Human activities are often divided into stressors, or pressures, much in the same way as the ecosystem is divided into ecosystem components. A single human activity, ship traffic for example, can cause several different types of stress on the surrounding ecosystem. Thus, the ship traffic dataset might be processed into two or more stressor layers, one maybe representing the underwater noise caused by ship machinery and propellers, the other representing the re-suspension of sediments caused by ship passage. Furthermore, these stressor layers might be aggregated with other stressors of the same type, combining all noise stressors into one dataset for example.

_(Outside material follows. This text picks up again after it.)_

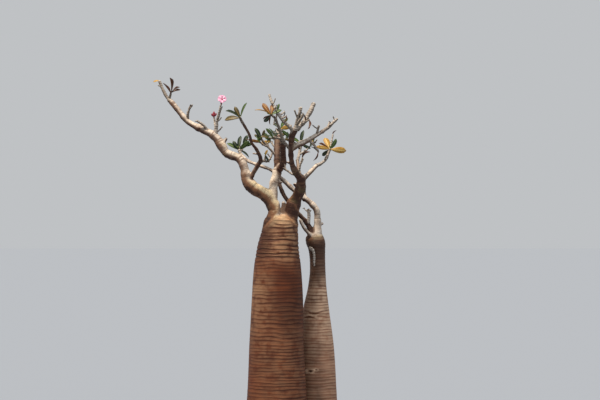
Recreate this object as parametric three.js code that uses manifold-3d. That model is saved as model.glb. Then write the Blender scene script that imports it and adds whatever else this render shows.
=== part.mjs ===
// A bottle tree: two swollen stems from one root, under an open crown of fleshy limbs
// that end in bare twigs, a few rosettes of leaves, dried leaves and one flower.
// Millimetres, +Z up. The origin is the middle of the main stem's flat foot, at ground level.
// X runs to the right and Y to the back, as the tree is first seen.

import * as THREE from "three";
import { mergeVertices } from "three/addons/utils/BufferGeometryUtils.js";
import Module from "manifold-3d";

const wasm = await Module();
wasm.setup();

// Driving sizes

const CLEARANCE = 0.3; // between two pieces that touch
const STEM_SIDES = 24;
const STEM_RING_SPACING = 80;
const THICK_LIMB = 20; // mean radius from which a limb has more sides
const THICK_LIMB_SIDES = 12;
const THIN_LIMB_SIDES = 8;
const RING_SPACING = 1.6; // rings along a limb, in radii
const LEAST_RING_SPACING = 36;
const TWIG_SIDES = 5;
const TWIGLET_SIDES = 3;
const TWIG_RING_SPACING = 44;
const LEAST_DETAIL = 0.05; // slivers that a cut or a join leaves are merged below this
const BUTTRESSES = 5; // swellings of the root flare
const BUTTRESS_DEPTH = 0.06; // share of the radius, at the foot
const BUTTRESS_HEIGHT = 110; // how fast they fade upwards
const TWIG_LIFT = 0.35; // how far a side twig turns up towards its end
const TWIG_TAPER = 0.72;
const TWIGLET_PLACE = [0.35, 0.85]; // shares of the stem that twiglets stand on
const TWIGLET_LEAN = 80; // most degrees to the left or the right
const TWIGLET_BACK = 55; // most degrees to the front or the back
const TWIGLET_LENGTH = [26, 52];
const TWIGLET_RADIUS = 4.6;
const LEAF_WIDTH = 0.3; // share of the leaf's length
const LEAF_THICKNESS = 0.03; // share of the leaf's length
const LEAF_WIDEST = 0.24; // how far past its middle a leaf is widest, in half lengths
const LEAF_ROOT = 6; // how deep a leaf is sunk into its twig
const LEAF_SPREAD = 35; // degrees that a leaf may swing to the front or the back
const LEAF_TWIST = [25, 75]; // degrees that its face turns from upright, to either side
const LEAF_TRIES = 8;
const PETALS = 5;
const PETAL_LENGTH = 26;
const PETAL_WIDTH = 0.85; // share of the petal's length
const PETAL_TILT = 0.18; // how far a petal leans forward
const FLOWER_TUBE = [40, 4.5, 9]; // length, radius at its foot, radius at its mouth
const FLOWER_HEADING = [12, -46]; // lean and turn to the back

// Colours of the bark and of the leafy ends
const BARK = { color: "#8a5a3e", roughness: 0.75 };
const PALE_BARK = { color: "#bda58c", roughness: 0.7 };
const TWIG_BARK = { color: "#a89a8e", roughness: 0.8 };
const LEAF = { color: "#5d6a2c", roughness: 0.6 };

// Stations along a limb are [right, back, up, radius]. The stems start below the ground
// plane, where their flat feet are cut.

const STEMS = [
  {
    names: ["main_stem"],
    dome: 46,
    stations: [
      [-6, 0, -40, 212],
      [-5, 0, 40, 199],
      [-3, 0, 240, 184],
      [-2, 0, 500, 171],
      [2, 0, 800, 160],
      [4, 0, 1000, 148],
      [7, 0, 1140, 131],
      [18, -2, 1240, 113],
      [30, -4, 1310, 100],
      [40, -5, 1358, 84],
    ],
  },
  {
    names: ["second_stem"],
    dome: 18,
    stations: [
      [248, 187, -40, 143],
      [249, 188, 30, 133],
      [254, 200, 220, 119],
      [250, 200, 520, 106],
      [245, 186, 740, 83],
      [251, 176, 880, 60],
      [254, 168, 990, 51],
      [249, 153, 1110, 54],
      [239, 146, 1172, 64],
      [242, 142, 1216, 54],
      [248, 140, 1240, 34],
    ],
  },
];

const BOUGHS = [
  {
    names: ["left_bough", "left_bough_middle", "left_bough_outer"],
    splits: [0.29, 0.53],
    stations: [
      [12, 0, 1280, 46],
      [-16, -5, 1364, 38],
      [-68, -10, 1450, 37],
      [-136, -15, 1494, 39],
      [-180, -13, 1537, 33],
      [-205, 0, 1631, 25],
      [-236, 12, 1681, 27],
      [-316, 25, 1717, 26],
      [-345, 31, 1762, 29],
      [-384, 40, 1817, 25],
      [-446, 55, 1854, 23],
      [-558, 95, 1916, 18.5],
      [-632, 120, 2003, 18],
      [-679, 135, 2058, 14],
    ],
  },
  {
    names: ["right_bough", "right_bough_upper"],
    splits: [0.53],
    stations: [
      [84, -8, 1275, 48],
      [102, -15, 1345, 40],
      [104, -28, 1400, 40],
      [130, -50, 1457, 32],
      [151, -75, 1505, 31],
      [146, -105, 1555, 25],
      [118, -135, 1590, 22],
      [99, -170, 1631, 18],
      [90, -205, 1674, 16],
      [85, -250, 1742, 15],
    ],
  },
  {
    names: ["middle_bough"],
    stations: [
      [-27, -2, 1400, 32],
      [-23, 18, 1488, 27],
      [-19, 35, 1531, 27],
      [-6, 50, 1575, 27],
      [6, 60, 1630, 25],
    ],
  },
  {
    names: ["inner_limb", "inner_limb_upper"],
    splits: [0.31],
    stations: [
      [-176, -15, 1530, 18],
      [-146, -25, 1593, 14],
      [-118, -38, 1642, 14],
      [-101, -50, 1674, 13],
      [-124, -78, 1736, 10],
      [-155, -105, 1778, 9],
      [-167, -135, 1823, 8.5],
      [-211, -180, 1903, 8],
    ],
  },
  {
    names: ["cut_limb"],
    flat: true,
    stations: [
      [4, 58, 1612, 22],
      [0, 88, 1690, 20],
      [0, 138, 1760, 19],
      [3, 196, 1826, 18],
    ],
  },
  {
    names: ["front_limb"],
    stations: [
      [8, 52, 1610, 22],
      [36, 25, 1650, 20],
      [38, -30, 1715, 19],
      [37, -78, 1786, 17],
    ],
  },
  {
    names: ["right_spread"],
    stations: [
      [84, -246, 1730, 14],
      [124, -243, 1761, 17],
      [161, -233, 1776, 16],
      [198, -220, 1795, 14],
      [242, -200, 1823, 13],
      [284, -183, 1848, 11],
    ],
  },
  {
    names: ["front_fork"],
    stations: [
      [85, -248, 1730, 14],
      [90, -265, 1798, 18],
      [99, -280, 1829, 20],
      [116, -290, 1860, 17],
    ],
  },
  {
    names: ["lower_right_limb"],
    stations: [
      [150, -92, 1540, 18],
      [180, -84, 1572, 14],
      [205, -70, 1597, 14],
      [248, -35, 1643, 13],
    ],
  },
  {
    names: ["second_bough", "crossing_limb", "left_reach"],
    splits: [0.27, 0.64],
    stations: [
      [252, 141, 1170, 28],
      [254, 140, 1228, 24],
      [251, 136, 1302, 21],
      [243, 129, 1366, 21],
      [198, 125, 1417, 17],
      [105, 118, 1488, 14],
      [25, 113, 1562, 13],
      [-40, 114, 1614, 10.5],
      [-130, 130, 1648, 9.5],
      [-190, 165, 1675, 9.3],
      [-236, 205, 1722, 8.5],
    ],
  },
  {
    names: ["back_limb"],
    stations: [
      [232, 138, 1168, 28],
      [192, 122, 1272, 16],
      [150, 116, 1322, 14],
      [95, 124, 1385, 13],
      [40, 146, 1460, 12.5],
      [8, 185, 1550, 12],
      [2, 245, 1640, 11],
      [12, 310, 1715, 10],
    ],
  },
  {
    names: ["back_right_limb"],
    stations: [
      [170, 123, 1430, 15],
      [160, 168, 1510, 13],
      [138, 235, 1595, 12],
      [126, 300, 1680, 10],
    ],
  },
  {
    names: ["low_stub"],
    stations: [
      [224, 122, 1176, 17],
      [196, 96, 1218, 12],
      [170, 84, 1250, 11],
      [141, 76, 1308, 9],
    ],
  },
  {
    names: ["fork_knob"],
    stations: [
      [50, -4, 1300, 15],
      [45, -12, 1382, 13],
      [41, -15, 1418, 11],
    ],
  },
];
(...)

The first step when preparing and processing raw human activities data is usually the conversion data into the GIS format needed for further processing. The desired format in this stage might be raster, polygon, point or line, depending on the activity, scale, data quality, or stress it produces. The simplest way of assessing the extent and intensity of a pressure is to take the spatial data of the corresponding activity, and calculate how many times that activity is present in each location (raster cell). Another simple method is creating a buffer (Fig. 2.) around each feature (activity) to simulate the spatial extent of the pressure caused by the activity.

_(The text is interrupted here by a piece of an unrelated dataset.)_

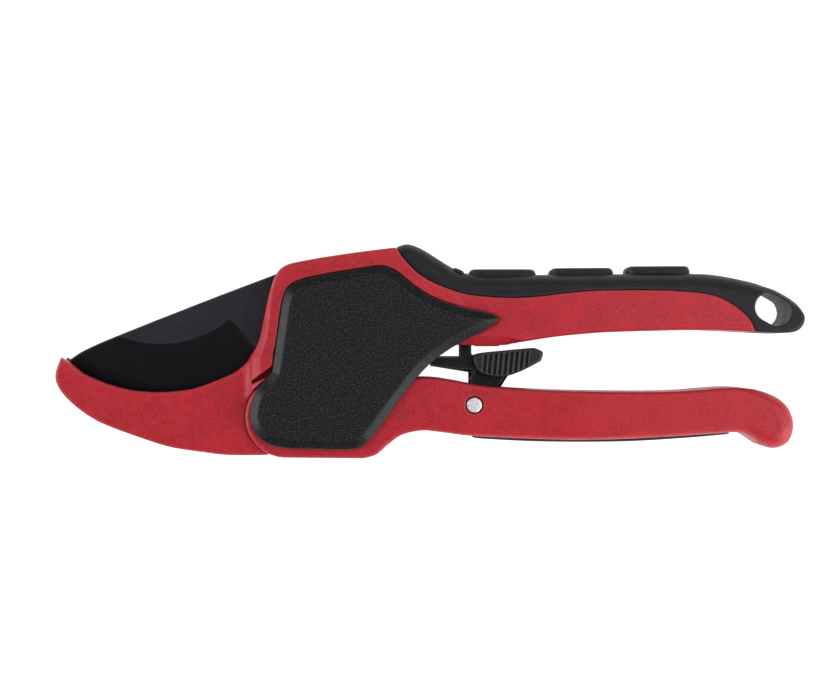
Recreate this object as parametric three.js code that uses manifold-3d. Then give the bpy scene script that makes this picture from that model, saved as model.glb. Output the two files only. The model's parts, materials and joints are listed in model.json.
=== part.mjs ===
// Anvil pruner with a compound action, closed, lying on its back cover.
// Millimetres. +X runs from the jaw to the handle ends, +Y from the lower handle to the upper one,
// +Z from the back cover to the front cover. The origin is on the blade pivot's axis, at the back
// cover's outer face. Inside the functions, heights are measured from the middle plane, and the
// blade pivot is at BLADE_PIVOT.
import * as THREE from "three";
import { mergeVertices } from "three/addons/utils/BufferGeometryUtils.js";
import Module from "manifold-3d";

const wasm = await Module();
wasm.setup();

// ---------------------------------------------------------------- driving dimensions
const HALF_DEPTH = 10.4; // middle plane to a cover's outer face
const GAP = 0.35; // running gap between neighbours
const BLADE_HALF = 1.25; // half the blade's thickness
const WALL_IN = 1.6; // the frame's slot for the blade, half width
const WALL_OUT = 4.2; // outer face of the frame's inner walls
const CHEEK_IN = 4.5; // inside of the lower handle's cheeks
const CHEEK_OUT = 7.6; // outside of the lower handle's cheeks
const COVER_IN = 7.9; // inner face of a cover
const RIM_OUT = 8.8; // the red rim round a cover
const HANDLE_HALF = 7.6; // half the handles' width at the head
const SWELL = 0.13; // how much wider the handles grow, as a share
const JAW_HALF = 5.2;
const GRIP_EDGE = 2.4; // rounding of the upper handle's long edges

const BLADE_PIVOT = [0, 3.2]; // the origin of the finished part, seen from above
const PIVOT = [-1.1, -14]; // lower handle's pivot
const CHEEK_RADIUS = 11.3; // the cheeks' round end, about that pivot
const DRIVE = [19.1, -11]; // drive pin, handles closed
const RIVET = [51, -10.7]; // catch rivet
const HANG_HOLE = [[132.2, 16.3], [134.5, 15]]; // the oval hole's two end centres
const HANG_RADIUS = 3.9;
const KEEPER = [43.6, 8.7]; // keeper pin
const HANDLE_TRAVEL = 36; // degrees
const RATIO = 0.75; // blade degrees per handle degree
const EDGE_CENTRE = [-36.9, 37.4]; // centre of the blade's round cutting edge
const EDGE_RADIUS = 45.6;
const GRIND_RADIUS = 31.2; // inner limit of the ground bevel
const COVER_SCREWS = [[17.5, 23.2], [37, 14.5]]; // a third one ends in the lower handle's pivot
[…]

A map, with a point and a buffer zone around the point.
Fig. 2. A buffer produced around a point representing a site where dredged material is deposited. The buffer estimates the spatial extent of the site.

Simple methods for processing data are in some cases perfectly suitable, for example when calculating how much of the seabed surface is lost from dredged material being deposited there; other times, however, more advanced methods and tools are needed to estimate the extent and intensity. Advanced methods might take into consideration the diminishing effects of a stressor when the distance to the source of the stressor increases or when there are obstacles in the way, weakening the propagation of an expanding stressor like underwater noise. Advanced methods might also account for varying intensities within an activity, for example by considering ship size and speed when calculating physical disturbance caused to the seabed. With ArcGIS, these phenomena can be accounted for using tools such as ring buffer, focal statistics, Euclidean distance, cost path, viewshed, zonal statistics, and many others.

A map of Baltic sea showing physical disturbances, mostly in coastal areas.
Fig.3. The stressor layer for “physical disturbance to the seabed”, used with other stressors to produce the Baltic Sea Impact Index. Viewable here: http://maps.helcom.fi/website/mapservice/

Ecosystem data processing can require similar methods as stressor data processing, but is often more straightforward due to the stationary and present/absent nature of many ecosystem components, such as substrate type or seagrasses. Typically, the majority of ecosystem components are presented as presence/absence data (1/0), while stressor data tends to be a fairly balanced mix of presence/absence and continuous (0.01 – 1.00) data. For both ecosystem components and stressors the final processed data is almost always in raster/grid format. Expert opinions and scientific literature are the main sources when deciding how a dataset should be processed, for example when determining the size of buffers used to simulate the spatial extent of a pressure.

When all datasets are processed, the actual cumulative impact analysis can finally be run. All datasets are fed as input into the software or script chosen to run the analysis. Software suitable or meant for human impact modelling includes ArcGIS, Zonation, and ImpactMapper. At this point, so called sensitivity scores or “weights” (Fig. 4.) are also entered into the software; these determine how strong the effect of a specific stressor is on any specific ecosystem component when they intersect. Sensitivity scores are typically based on expert opinions.

Part of a table, showing ecosystem components, for example Circalittoral sand, and stressors, for example Physical loss.
Fig. 4. An example of how a table with sensitivity scores might look like. If the value is high, the ecosystem component is vulnerable to that specific stressor, contributing to a higher cumulative impact where those two datasets spatially intersect (i.e. overlap on a map).

The main final product is usually a quantitative map that shows cumulative impact, i.e. where and how much the ecosystem is under stress. Typically, the more ecosystem components and stressors there are present in the same area, the higher the cumulative impact value will be.   

Human impact modelling is a concept that is still in a relatively early stage of development, especially when the focus is on the marine environment. New methods are constantly being developed, better data is becoming more available, and computer processing power is steadily rising, leading to new opportunities almost every year!